There is always more to learn, to understand, even in the way we address or think about Jesus. I remember a conversation with the Rev. Josefina Beecher, whose heart resides in the lives of the Hispanic peoples, both in Central America and here. That made a deep impression on me. We spoke one day after a time of prayer with many from the Hispanic congregation in Mount Vernon. I had begun a prayer using the name many folks use when addressing Jesus. “Lord,” I began, and then I continued my prayer. Later, after our service was over, Jo took me aside and told me that the term “Lord” has a real negative connotation for many Hispanic people. Lord denotes a hierarchy, a harkening back, in a way to Feudal times…the Lord was the holder of the power, and sometimes the oppressor of his vassals. That makes the term Lord difficult to use for many Hispanic people, many of whom identify with being a lowly worker, and often oppressed. I have grown up in a non-Hispanic culture, and used the term “Lord” to show reverence as I address Jesus, but since then, I have tried to be careful of using it in a multi-cultural setting.

Peter says, “You are the Messiah,” and following that, Jesus says that odd thing that we often hear him say. “He sternly ordered them not to tell anyone about him.” And, p

robably like you, I always wonder about that. Why not tell others? Isn’t that what we are called to do? Perhaps it was that there were reasons neither Peter nor the other disciples nor we understand, but, in the conversation which followed, there could be a clue.  

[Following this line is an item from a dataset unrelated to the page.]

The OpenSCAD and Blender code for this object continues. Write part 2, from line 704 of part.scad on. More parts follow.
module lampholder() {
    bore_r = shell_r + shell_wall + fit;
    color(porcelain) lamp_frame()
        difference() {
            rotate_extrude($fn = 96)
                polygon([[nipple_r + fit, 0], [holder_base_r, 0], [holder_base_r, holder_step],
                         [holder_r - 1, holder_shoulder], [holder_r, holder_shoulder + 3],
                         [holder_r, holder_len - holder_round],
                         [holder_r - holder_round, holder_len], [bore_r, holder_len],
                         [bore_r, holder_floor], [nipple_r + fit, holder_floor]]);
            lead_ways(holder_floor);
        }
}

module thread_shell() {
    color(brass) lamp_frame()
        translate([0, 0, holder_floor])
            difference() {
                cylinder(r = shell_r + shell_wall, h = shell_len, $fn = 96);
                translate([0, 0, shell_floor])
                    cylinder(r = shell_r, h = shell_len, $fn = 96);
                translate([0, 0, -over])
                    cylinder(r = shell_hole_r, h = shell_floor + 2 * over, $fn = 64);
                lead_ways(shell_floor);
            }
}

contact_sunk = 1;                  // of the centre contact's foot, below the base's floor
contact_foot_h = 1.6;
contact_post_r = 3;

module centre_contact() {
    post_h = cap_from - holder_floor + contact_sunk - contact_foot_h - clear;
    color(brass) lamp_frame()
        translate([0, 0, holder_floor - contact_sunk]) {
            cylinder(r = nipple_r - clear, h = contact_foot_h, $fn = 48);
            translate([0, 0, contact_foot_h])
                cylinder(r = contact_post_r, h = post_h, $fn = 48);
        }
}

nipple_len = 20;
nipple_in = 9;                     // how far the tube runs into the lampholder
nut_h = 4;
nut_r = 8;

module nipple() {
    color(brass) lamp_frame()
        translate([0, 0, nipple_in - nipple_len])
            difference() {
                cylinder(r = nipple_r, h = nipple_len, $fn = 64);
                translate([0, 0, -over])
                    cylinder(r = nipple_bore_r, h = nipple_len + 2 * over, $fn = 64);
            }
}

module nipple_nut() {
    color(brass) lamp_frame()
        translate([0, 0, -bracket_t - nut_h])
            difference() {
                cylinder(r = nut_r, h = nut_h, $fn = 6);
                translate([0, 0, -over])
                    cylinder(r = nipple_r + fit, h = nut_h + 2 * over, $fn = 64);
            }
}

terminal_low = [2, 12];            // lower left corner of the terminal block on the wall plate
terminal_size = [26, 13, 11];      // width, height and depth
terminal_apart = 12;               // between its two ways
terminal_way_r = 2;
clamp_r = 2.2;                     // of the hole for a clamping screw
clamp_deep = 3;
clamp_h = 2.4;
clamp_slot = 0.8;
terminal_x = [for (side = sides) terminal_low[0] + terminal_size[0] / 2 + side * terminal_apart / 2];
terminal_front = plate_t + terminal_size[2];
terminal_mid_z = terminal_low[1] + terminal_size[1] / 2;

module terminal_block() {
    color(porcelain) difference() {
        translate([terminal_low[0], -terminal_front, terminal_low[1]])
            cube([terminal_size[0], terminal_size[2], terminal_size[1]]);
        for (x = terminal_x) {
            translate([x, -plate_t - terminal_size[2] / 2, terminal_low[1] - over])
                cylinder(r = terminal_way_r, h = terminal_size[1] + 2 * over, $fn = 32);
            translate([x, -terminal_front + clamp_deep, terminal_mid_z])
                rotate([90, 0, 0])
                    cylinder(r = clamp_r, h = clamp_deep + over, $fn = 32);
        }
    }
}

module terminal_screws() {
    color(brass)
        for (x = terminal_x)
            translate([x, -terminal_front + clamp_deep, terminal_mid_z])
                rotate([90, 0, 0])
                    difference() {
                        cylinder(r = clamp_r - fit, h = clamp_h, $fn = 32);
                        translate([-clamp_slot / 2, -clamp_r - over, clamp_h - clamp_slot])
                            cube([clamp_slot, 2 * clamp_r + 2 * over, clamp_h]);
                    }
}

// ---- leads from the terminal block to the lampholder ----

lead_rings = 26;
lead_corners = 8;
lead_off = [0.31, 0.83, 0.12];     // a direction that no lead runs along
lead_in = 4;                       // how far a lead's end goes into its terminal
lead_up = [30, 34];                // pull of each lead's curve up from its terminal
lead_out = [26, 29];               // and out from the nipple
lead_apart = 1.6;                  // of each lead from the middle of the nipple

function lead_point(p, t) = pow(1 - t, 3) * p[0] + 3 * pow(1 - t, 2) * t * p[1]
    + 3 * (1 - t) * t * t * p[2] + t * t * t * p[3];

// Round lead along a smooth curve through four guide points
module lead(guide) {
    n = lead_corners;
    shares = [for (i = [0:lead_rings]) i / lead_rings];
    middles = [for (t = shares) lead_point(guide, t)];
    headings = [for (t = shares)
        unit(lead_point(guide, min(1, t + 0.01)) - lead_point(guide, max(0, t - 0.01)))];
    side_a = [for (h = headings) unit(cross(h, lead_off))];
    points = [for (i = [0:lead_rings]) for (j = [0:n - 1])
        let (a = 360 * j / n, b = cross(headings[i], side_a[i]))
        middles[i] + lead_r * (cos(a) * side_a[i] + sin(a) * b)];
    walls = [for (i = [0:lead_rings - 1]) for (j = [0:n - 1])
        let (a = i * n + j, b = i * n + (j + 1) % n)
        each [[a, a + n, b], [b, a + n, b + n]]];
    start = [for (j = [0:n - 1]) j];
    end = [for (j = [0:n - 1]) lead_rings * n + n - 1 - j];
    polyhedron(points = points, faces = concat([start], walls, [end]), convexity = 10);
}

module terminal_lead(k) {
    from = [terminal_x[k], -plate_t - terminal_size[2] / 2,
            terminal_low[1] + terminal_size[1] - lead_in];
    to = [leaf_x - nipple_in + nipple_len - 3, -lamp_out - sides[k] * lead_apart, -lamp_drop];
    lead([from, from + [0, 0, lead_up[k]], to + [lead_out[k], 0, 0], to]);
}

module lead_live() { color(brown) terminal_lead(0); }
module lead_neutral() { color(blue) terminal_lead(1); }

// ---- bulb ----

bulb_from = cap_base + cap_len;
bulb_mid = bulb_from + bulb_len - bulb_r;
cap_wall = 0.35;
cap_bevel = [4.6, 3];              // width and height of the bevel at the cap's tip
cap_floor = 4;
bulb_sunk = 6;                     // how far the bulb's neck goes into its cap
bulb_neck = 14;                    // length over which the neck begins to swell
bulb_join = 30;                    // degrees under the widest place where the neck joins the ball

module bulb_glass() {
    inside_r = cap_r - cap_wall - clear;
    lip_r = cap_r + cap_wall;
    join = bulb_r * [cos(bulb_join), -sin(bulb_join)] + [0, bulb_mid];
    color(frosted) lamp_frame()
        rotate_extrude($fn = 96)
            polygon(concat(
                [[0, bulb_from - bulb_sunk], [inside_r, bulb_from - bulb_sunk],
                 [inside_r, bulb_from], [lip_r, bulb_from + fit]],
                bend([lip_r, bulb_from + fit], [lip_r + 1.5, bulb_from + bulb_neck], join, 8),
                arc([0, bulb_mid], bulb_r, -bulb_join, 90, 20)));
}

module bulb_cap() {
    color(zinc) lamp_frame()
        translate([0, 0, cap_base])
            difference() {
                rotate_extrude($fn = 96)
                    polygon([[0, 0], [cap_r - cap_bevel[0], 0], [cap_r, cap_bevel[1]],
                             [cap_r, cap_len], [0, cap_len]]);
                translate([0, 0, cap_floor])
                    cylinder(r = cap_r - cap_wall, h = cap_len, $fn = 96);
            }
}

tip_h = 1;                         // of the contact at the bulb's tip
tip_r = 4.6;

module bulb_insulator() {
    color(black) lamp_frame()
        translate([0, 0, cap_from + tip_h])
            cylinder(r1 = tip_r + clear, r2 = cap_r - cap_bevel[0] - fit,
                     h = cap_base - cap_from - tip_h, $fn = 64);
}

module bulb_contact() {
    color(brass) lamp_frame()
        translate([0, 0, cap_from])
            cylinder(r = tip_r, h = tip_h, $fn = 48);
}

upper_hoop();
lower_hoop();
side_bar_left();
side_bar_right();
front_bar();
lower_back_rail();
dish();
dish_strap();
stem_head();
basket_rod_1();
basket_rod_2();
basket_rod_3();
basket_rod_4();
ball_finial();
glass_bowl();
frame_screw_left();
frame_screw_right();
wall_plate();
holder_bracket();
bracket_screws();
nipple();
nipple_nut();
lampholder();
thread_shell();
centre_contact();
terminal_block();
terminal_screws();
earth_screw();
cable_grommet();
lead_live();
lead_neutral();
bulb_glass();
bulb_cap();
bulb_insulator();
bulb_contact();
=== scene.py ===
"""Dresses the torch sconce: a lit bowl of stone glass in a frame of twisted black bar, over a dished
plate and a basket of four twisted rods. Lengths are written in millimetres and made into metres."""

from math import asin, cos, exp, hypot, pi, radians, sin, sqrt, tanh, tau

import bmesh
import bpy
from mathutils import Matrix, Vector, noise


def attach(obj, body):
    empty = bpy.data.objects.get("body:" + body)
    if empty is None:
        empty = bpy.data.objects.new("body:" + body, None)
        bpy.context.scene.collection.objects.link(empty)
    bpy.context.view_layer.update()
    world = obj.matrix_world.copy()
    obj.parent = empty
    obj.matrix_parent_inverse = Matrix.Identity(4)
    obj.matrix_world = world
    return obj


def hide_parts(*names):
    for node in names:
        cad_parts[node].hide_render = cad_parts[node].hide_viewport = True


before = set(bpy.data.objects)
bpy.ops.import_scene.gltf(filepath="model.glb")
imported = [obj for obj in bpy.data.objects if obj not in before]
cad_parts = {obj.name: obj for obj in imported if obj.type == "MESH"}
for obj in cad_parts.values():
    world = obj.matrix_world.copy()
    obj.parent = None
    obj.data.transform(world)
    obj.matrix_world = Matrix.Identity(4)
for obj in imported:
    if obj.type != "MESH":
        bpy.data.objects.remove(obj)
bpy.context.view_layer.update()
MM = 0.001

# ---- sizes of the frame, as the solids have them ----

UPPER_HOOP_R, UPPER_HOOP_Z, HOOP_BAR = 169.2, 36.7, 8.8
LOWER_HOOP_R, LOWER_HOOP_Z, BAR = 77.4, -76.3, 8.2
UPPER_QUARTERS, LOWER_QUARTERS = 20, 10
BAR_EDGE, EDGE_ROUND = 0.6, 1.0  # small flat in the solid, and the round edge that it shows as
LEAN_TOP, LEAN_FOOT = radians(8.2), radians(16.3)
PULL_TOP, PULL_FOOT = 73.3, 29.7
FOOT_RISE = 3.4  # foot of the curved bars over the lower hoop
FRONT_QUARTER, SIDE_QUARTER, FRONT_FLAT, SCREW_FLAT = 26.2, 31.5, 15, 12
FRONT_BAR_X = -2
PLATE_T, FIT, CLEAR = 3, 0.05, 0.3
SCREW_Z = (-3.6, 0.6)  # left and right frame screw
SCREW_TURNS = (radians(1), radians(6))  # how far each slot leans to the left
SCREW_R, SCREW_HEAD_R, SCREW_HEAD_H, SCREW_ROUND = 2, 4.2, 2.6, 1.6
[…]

Peter, in calling Jesus the Messiah, may have the right title (he was, after all) but the wrong understanding. For when Jesus declares that he is going to suffer and be rejected and be killed, Peter refuses to listen. Did he hear the part about him rising after three days? We don’t know. We do know that Peter just didn’t want to hear anything about Jesus suffering. . . because, it seems, Peter had his own idea of Messiahship. The expectations of not just Peter, but many during those days was that the Messiah would establish God’s rule with power and authority, and bring his followers glory and reward. Suffering was not a part of being the Messiah as far as Peter was concerned.

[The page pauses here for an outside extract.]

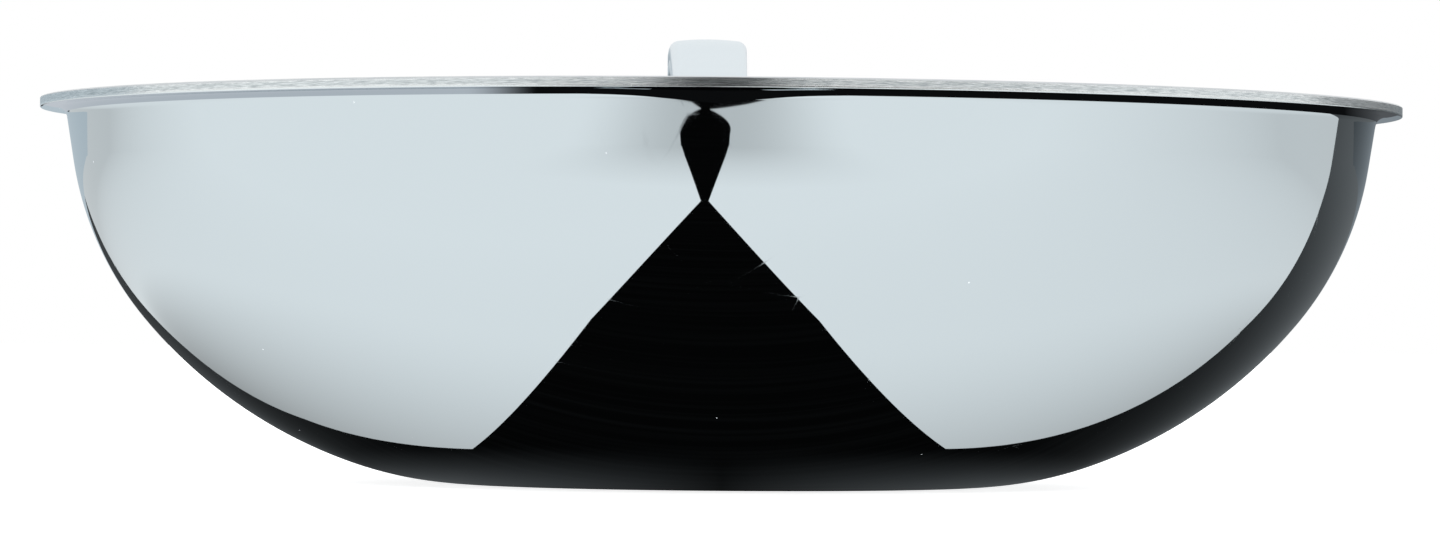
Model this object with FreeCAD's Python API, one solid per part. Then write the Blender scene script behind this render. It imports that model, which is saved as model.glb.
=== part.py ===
"""Flat-bottomed wok pressed from five bonded plies, with a hollow stainless handle.

Units are millimetres. The origin is the centre of the underside of the base, +Z is up and the
handle runs along +Y. Every piece is one node: parts/NODE.step.
"""

import FreeCAD, Part
import math
import os

# ---------------------------------------------------------------- driving dimensions

# Bowl, on its outer face
rim_diameter = 314.0        # over the flange
bowl_height = 88.0          # underside of the base to the top of the flange
flange_overhang = 6.2       # from the top of the wall to the edge of the flange
flange_fillet = 2.5         # under the flange
wall_straight = 10.0        # straight stretch of wall below the flange
wall_angle = 81.0           # of that stretch, from the horizontal
shoulder_radius = 74.0      # upper arc of the side
shoulder_angle = 50.0       # slope where the upper arc meets the middle arc
corner_radius = 88.0        # lower arc, where the flat base turns up
corner_angle = 20.0         # slope where the lower arc meets the middle arc
edge_break = 0.25           # rounding of the two corners of the cut edge

# Plies, from the outside in
ply_thickness = {
    "outer_ply": 0.5,        # magnetic stainless, mirror polished
    "outer_alloy_ply": 0.25,
    "core_ply": 0.9,
    "inner_alloy_ply": 0.25,
    "inner_ply": 0.4,        # food-grade stainless, satin
}

# Foot of the handle: a cast saddle on the wall, a neck, and a tongue inside the shells
foot_drop = 25.0            # from the top of the flange to the middle of the saddle
saddle_width = 52.0
saddle_height = 38.0
saddle_corner = 9.0
saddle_thickness = 2.2
saddle_edge_radius = 0.8
neck_root_width = 25.0      # where the neck grows out of the saddle
neck_root_height = 12.0
neck_end_width = 16.0       # at the collar
neck_end_height = 10.0
neck_corner = 3.0
neck_fillet = 2.0           # between the neck and the saddle
tongue_length = 36.0        # inside the shells
tongue_gap = 1.5            # between the tongue's sides and the shells

# Rivets
rivet_radius = 2.5
rivet_side_offset = 19.0    # of the two upper rivets, from the middle of the saddle
rivet_rise = 5.0            # of the two upper rivets, above the middle of the saddle
rivet_fall = 13.5           # of the lower rivet, below the middle of the saddle
inner_head_radius = 5.0
inner_head_height = 1.6
outer_head_radius = 4.2
outer_head_height = 1.5

# Handle: two pressed shells, welded along the middle
handle_reach = 208.0        # from the edge of the flange to the tip, level
handle_front_width = 18.0
handle_end_width = 23.0
handle_thickness = 12.0
handle_crown = 0.8          # rise of the middle of the top and bottom over their edges
handle_edge_radius = 2.6
handle_tip_radius = 9.0     # of the two corners of the tip, seen from above
handle_shell = 1.2          # thickness of the sheet

# Line through the middle of the handle; slopes are from the horizontal
neck_rise = 2.5             # where it leaves the wall, above the middle of the saddle
neck_length = 22.0          # from the wall to the collar
neck_run = 26.0             # straight stretch from the wall
neck_slope = 28.0
neck_bend_radius = 110.0
grip_slope = 12.0
crest_radius = 170.0
tip_slope = -3.0
tip_run = 20.0              # straight stretch at the tip

# Collar between the neck and the shells
collar_length = 3.0
collar_stand = 0.5          # proud of the shells all round
collar_clearance = 0.15     # round the tongue

# Countersunk screws, from below, through the lower shell into the tongue
screw_radius = 2.0
screw_head_radius = 3.6
screw_head_depth = 1.6
screw_length = 8.0
screw_first = 10.0          # from the collar to the first screw
screw_pitch = 16.0
socket_radius = 1.2         # across the corners of the hexagonal key hole
socket_depth = 1.2

# Hanging eye: a tube through both shells, with rolled lips
eye_setback = 14.0          # from the tip to the middle of the eye
eye_bore = 4.0              # radius
eye_wall = 1.0
eye_lip = 1.6               # width of the lips beyond the tube
eye_lip_height = 0.7
eye_lip_rounding = 0.5

# ---------------------------------------------------------------- worked out from those

V = FreeCAD.Vector
AXIS_POINT = V(0, 0, 0)
UP = V(0, 0, 1)
SIDEWAYS = V(1, 0, 0)
INSIDE = 1                  # an arc of the wall with its centre inside the bowl
OUTSIDE = -1


def sine(angle):
    return math.sin(math.radians(angle))


def cosine(angle):
    return math.cos(math.radians(angle))


rim_radius = rim_diameter / 2
sheet = sum(ply_thickness.values())
flange_underside = bowl_height - sheet
wall_top_radius = rim_radius - flange_overhang
wall_top = flange_underside - flange_fillet * (1 - cosine(wall_angle))
foot_height = bowl_height - foot_drop
half = handle_thickness / 2
collar_start = neck_length
shell_start = neck_length + collar_length
tip_y = rim_radius + handle_reach
tall = 3 * bowl_height      # more than the height of anything

# The middle arc of the side takes the rise that the other stretches leave, and the flat base
# takes the radius that they leave.
middle_rise = (
    wall_top
    - wall_straight * sine(wall_angle)
    - shoulder_radius * (cosine(shoulder_angle) - cosine(wall_angle))
    - corner_radius * (1 - cosine(corner_angle))
)
middle_radius = middle_rise / (cosine(corner_angle) - cosine(shoulder_angle))
base_radius = (
    wall_top_radius
    - wall_straight * cosine(wall_angle)
    - shoulder_radius * (sine(wall_angle) - sine(shoulder_angle))
    - middle_radius * (sine(shoulder_angle) - sine(corner_angle))
    - corner_radius * sine(corner_angle)
)


# ---------------------------------------------------------------- bowl

def line(start, end):
    return Part.LineSegment(start, end).toShape()


def arc(start, middle, end):
    return Part.Arc(start, middle, end).toShape()


def spun(edges):
    """The solid that a closed outline in the XZ plane sweeps round the bowl's axis."""
    outline = Part.Wire(Part.__sortEdges__(edges))
    return Part.Face(outline).revolve(AXIS_POINT, UP, 360)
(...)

And so, when you answer Jesus’s question, “Who do you say that I am?” what is your response…because everyone has an opinion – commentators, theologians, authors, clergy, the bishop in the cathedral, your sister-in-law, the lady who cuts your hair…everyone has an opinion – because Jesus has had more impact on human life on this planet than just about anyone you can think of. Everyone has another name for Jesus. But more important, what is your understanding of the identity/name you attribute to Jesus? Is it possible to have the title right and the understanding wrong? For instance, what does it mean to call Jesus “Savior?” What does it mean to call Jesus the “Son of God?” What does it mean to call him the “Messiah?” If you asked five of your friends, any of these questions, would you get five different answers? I expect so. And that is not necessarily a bad thing, but what’s important is that we have experience that informs what we call Jesus.  

Jesus tells Peter that he is getting things wrong because of his orientation – that he is focused not on divine things, but on human things.” And, of course, we say. Peter was a human, as are we. What other mind set can he and we have? We bring our humanity into our relationship with Jesus. We see Jesus sustaining and upholding the values we want to enhance. We see him as one who will enable us to become whatever we want to become. In other words, we want Jesus to be whom we want Jesus to be. But relationships take more than this. Relationships take listening and understanding.

Jesus’ words to Peter suggests that there is another perspective, an important one for us. In this relationship with Jesus, there is the promise and the hope that somehow the divine perspective on who Jesus is, and who we are we are, breaks through. In Jesus, God enables you and me to find a way that is different from the way of the world, a way that enables us to discern how life is fulfilled as God would have it, enables us to live by values that are not embodied in the normal course of human affairs.

So, perhaps, after all, Peter is right. Jesus is the Messiah, and the work then is on Peter to know what it is to be the Messiah….to learn that it is not about who will fight and win for us, but about one who will suffer and die for us. It’s about one who will teach us what it is to serve rather than to conquer, to give rather than take, to love, rather than hold anything back. This is the Messiah who Jesus is. Peter didn’t like that, and Jesus set him straight. Take up your cross, Peter, and follow me. Learn from me. This is what it is to be in relationship.

To Peter, Jesus seemed to say “Don’t be ashamed of the Messiah I am. It’s not a victory story, it’s a servant story. Come on, and I’ll show you.” May we, in our relationship with Jesus, the…..fill in the blank, may we learn from God more, day by day, just what that means. Who do you say that Jesus is?